WORK INSTRUCTIONS ▸
Identify all lines in the data containing the string "scene". Copy them out.

RECORD EXCERPTS ▸
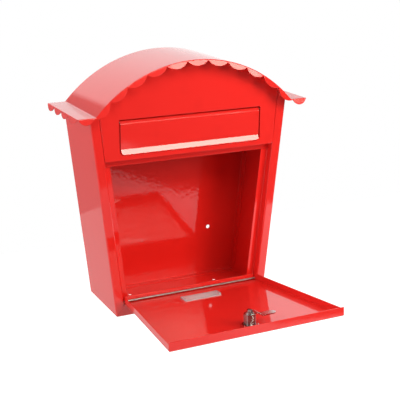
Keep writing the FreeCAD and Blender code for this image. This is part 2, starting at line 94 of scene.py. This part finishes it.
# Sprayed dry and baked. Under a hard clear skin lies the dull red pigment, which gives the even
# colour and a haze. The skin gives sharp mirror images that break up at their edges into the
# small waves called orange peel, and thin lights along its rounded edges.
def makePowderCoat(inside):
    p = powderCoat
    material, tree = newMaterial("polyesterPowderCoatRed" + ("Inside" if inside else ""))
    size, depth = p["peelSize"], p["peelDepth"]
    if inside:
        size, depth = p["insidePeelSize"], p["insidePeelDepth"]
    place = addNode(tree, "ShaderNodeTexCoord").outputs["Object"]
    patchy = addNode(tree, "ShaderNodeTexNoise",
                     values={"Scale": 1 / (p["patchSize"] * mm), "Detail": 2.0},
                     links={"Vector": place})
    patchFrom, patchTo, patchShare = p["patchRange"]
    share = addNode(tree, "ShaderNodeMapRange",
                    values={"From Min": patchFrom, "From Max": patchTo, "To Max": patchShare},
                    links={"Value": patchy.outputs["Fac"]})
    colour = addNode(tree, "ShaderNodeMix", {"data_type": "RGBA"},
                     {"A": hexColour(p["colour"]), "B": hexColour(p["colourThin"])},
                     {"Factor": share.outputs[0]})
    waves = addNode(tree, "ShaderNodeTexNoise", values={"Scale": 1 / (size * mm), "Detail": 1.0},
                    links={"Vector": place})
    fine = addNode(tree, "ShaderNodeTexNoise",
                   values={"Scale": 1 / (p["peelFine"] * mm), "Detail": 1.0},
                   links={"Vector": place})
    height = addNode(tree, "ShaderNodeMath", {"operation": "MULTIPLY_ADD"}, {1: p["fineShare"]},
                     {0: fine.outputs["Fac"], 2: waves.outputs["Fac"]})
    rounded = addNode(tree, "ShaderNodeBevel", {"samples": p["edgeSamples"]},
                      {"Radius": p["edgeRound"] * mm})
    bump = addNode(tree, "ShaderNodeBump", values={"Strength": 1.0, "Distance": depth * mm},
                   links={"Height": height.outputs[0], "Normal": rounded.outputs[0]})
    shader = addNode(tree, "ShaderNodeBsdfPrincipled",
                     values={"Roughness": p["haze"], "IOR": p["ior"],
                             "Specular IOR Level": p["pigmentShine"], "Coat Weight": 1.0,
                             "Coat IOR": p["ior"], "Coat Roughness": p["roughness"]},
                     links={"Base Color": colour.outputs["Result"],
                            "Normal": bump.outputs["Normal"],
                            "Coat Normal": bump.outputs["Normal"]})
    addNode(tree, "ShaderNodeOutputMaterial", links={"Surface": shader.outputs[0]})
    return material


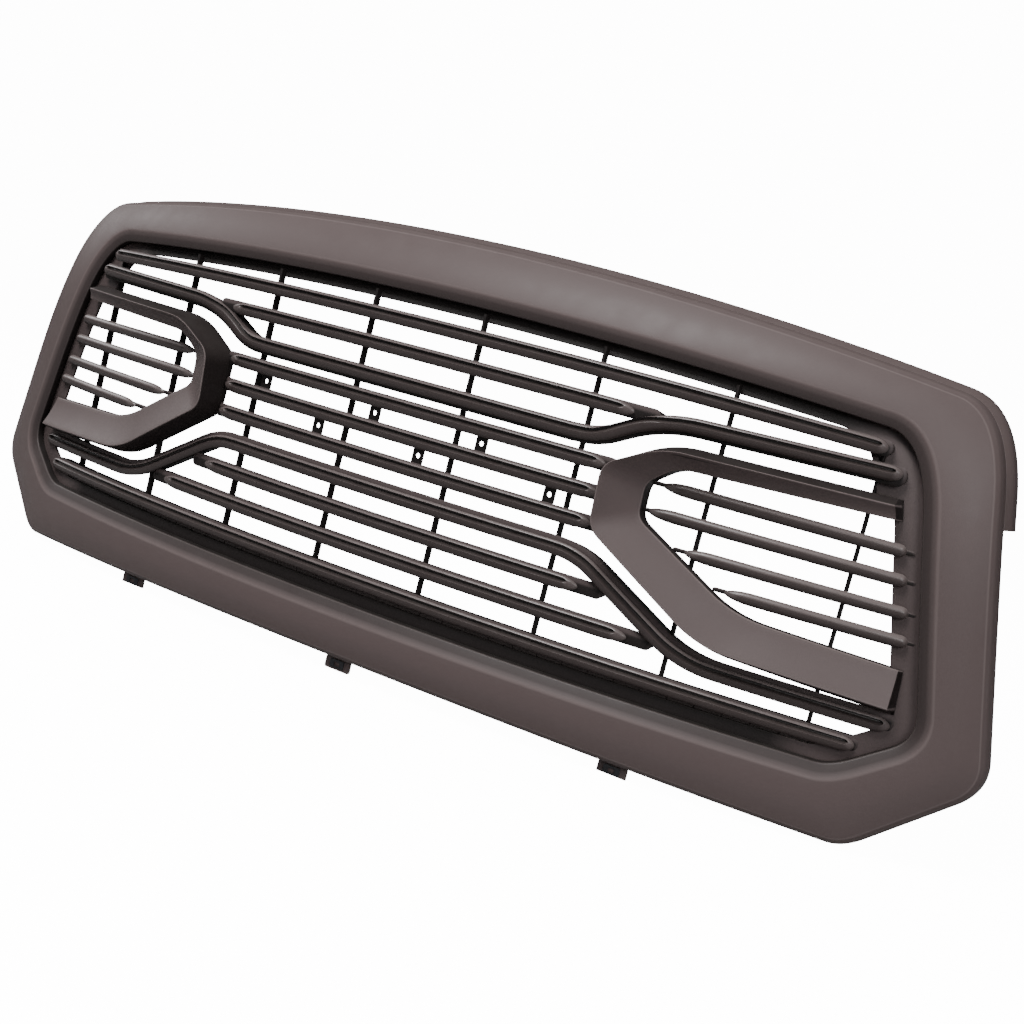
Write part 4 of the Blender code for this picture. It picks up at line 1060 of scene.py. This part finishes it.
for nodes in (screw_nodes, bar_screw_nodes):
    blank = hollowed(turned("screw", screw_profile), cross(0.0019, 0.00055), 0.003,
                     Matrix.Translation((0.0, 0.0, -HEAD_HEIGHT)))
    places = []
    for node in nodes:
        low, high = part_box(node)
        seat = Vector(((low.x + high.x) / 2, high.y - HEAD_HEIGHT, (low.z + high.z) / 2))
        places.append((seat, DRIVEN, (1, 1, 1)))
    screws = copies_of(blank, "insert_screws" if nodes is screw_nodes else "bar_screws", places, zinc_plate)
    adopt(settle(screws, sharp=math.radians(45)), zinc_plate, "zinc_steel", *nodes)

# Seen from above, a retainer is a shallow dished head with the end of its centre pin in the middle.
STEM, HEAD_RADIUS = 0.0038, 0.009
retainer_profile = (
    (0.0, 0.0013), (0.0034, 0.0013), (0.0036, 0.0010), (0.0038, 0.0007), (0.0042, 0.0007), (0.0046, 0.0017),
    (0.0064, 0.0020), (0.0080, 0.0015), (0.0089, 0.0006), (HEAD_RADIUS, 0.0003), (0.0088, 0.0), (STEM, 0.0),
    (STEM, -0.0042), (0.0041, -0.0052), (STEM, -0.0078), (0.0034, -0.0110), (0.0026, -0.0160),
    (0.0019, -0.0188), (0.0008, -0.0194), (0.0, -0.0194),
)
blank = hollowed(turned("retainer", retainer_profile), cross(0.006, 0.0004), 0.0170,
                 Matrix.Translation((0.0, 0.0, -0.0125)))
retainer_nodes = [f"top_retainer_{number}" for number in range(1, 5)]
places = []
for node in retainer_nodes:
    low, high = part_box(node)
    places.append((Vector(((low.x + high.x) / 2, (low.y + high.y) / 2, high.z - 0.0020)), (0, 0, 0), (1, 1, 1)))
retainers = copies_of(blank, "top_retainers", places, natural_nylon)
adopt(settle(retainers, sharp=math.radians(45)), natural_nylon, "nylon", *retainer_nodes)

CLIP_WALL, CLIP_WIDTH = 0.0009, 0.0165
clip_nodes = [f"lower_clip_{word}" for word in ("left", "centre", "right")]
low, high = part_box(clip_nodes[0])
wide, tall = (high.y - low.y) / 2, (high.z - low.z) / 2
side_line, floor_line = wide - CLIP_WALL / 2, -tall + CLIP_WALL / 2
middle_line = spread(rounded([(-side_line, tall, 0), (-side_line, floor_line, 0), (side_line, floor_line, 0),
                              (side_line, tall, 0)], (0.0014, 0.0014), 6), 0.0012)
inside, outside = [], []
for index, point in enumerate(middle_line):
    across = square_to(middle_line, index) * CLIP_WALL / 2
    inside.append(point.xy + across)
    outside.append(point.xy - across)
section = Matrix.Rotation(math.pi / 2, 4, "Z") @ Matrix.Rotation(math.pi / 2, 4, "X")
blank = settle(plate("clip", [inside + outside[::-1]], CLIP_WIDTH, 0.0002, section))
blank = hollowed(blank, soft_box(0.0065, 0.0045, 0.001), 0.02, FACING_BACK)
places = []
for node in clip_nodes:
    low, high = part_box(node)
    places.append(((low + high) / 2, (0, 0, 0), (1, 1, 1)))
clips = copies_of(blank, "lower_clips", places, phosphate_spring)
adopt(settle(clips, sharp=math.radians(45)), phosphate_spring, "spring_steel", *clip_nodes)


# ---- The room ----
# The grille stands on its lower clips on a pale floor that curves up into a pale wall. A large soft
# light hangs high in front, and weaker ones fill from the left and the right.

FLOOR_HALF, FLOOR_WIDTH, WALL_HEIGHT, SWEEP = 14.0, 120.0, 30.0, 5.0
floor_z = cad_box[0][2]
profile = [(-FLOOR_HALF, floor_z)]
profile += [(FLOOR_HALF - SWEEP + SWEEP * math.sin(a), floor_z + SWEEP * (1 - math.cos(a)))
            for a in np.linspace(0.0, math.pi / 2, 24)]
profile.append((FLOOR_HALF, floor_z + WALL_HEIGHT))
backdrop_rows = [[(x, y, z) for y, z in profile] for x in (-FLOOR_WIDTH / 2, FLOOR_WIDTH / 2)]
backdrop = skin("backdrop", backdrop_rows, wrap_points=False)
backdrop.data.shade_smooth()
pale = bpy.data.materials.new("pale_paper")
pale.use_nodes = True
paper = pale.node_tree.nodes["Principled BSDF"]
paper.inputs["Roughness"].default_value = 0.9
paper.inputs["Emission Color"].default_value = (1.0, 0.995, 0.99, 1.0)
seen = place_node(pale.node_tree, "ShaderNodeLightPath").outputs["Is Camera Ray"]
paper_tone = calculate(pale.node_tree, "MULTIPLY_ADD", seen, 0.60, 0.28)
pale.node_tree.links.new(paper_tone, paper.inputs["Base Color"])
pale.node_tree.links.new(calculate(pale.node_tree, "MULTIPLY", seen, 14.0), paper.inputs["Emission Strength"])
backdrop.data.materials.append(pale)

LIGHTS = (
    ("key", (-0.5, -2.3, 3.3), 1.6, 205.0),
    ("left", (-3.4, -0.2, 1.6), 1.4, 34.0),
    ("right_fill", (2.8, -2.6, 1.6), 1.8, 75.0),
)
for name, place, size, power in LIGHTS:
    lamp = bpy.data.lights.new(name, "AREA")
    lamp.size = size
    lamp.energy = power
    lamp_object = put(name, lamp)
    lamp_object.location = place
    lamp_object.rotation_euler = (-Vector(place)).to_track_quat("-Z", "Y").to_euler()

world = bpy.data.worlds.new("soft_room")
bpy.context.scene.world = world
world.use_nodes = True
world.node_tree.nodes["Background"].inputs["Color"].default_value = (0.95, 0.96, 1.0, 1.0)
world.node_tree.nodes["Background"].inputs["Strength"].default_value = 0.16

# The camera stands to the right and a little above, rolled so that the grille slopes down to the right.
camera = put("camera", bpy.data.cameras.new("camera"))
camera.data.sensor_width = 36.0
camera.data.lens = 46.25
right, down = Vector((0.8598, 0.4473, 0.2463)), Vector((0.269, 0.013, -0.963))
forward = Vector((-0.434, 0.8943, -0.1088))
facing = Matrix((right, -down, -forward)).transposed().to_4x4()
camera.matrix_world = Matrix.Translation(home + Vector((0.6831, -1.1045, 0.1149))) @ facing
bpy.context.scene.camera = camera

SOLUTION FOR THIS TASK ▸
Keep writing the FreeCAD and Blender code for this image. This is part 2, starting at line 94 of scene.py. This part finishes it.
Write part 4 of the Blender code for this picture. It picks up at line 1060 of scene.py. This part finishes it.
bpy.context.scene.world = world
bpy.context.scene.camera = camera